From: Shaohua Li <shli@fb.com>
To: John Stultz <john.stultz@linaro.org>
Cc: Thomas Gleixner <tglx@linutronix.de>,
lkml <linux-kernel@vger.kernel.org>,
Prarit Bhargava <prarit@redhat.com>,
Richard Cochran <richardcochran@gmail.com>,
Daniel Lezcano <daniel.lezcano@linaro.org>,
Ingo Molnar <mingo@kernel.org>
Subject: Re: [PATCH 8/9] clocksource: Improve unstable clocksource detection
Date: Mon, 17 Aug 2015 19:57:06 -0700 [thread overview]
Message-ID: <20150818025704.GA1129225@devbig257.prn2.facebook.com> (raw)
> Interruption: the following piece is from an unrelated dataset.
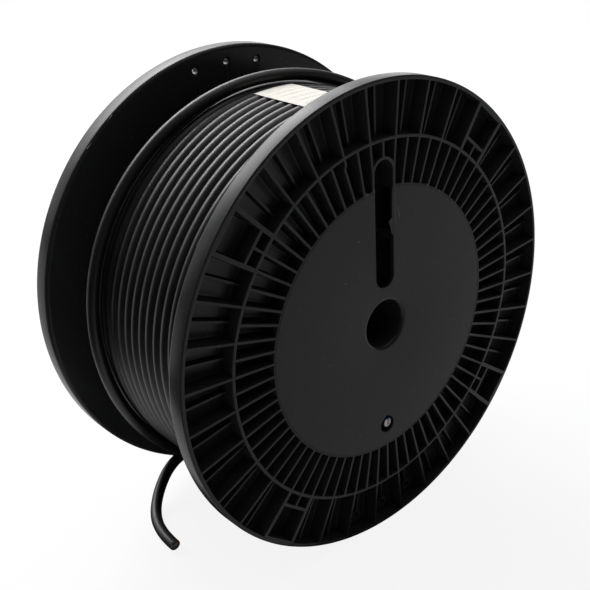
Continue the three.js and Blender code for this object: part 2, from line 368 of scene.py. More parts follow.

In-Reply-To: <CALAqxLWOzkbbFeAUKrE9B=O786vuJVmWQdagbfxkpLJDm2mXwQ@mail.gmail.com>
On Mon, Aug 17, 2015 at 03:17:28PM -0700, John Stultz wrote:
> On Mon, Aug 17, 2015 at 3:04 PM, Thomas Gleixner <tglx@linutronix.de> wrote:
> > On Mon, 17 Aug 2015, John Stultz wrote:
> >
> >> From: Shaohua Li <shli@fb.com>
> >>
> >> >From time to time we saw TSC is marked as unstable in our systems, while
> >
> > Stray '>'
> >
> >> the CPUs declare to have stable TSC. Looking at the clocksource unstable
> >> detection, there are two problems:
> >> - watchdog clock source wrap. HPET is the most common watchdog clock
> >> source. It's 32-bit and runs in 14.3Mhz. That means the hpet counter
> >> can wrap in about 5 minutes.
> >> - threshold isn't scaled against interval. The threshold is 0.0625s in
> >> 0.5s interval. What if the actual interval is bigger than 0.5s?
> >>
> >> The watchdog runs in a timer bh, so hard/soft irq can defer its running.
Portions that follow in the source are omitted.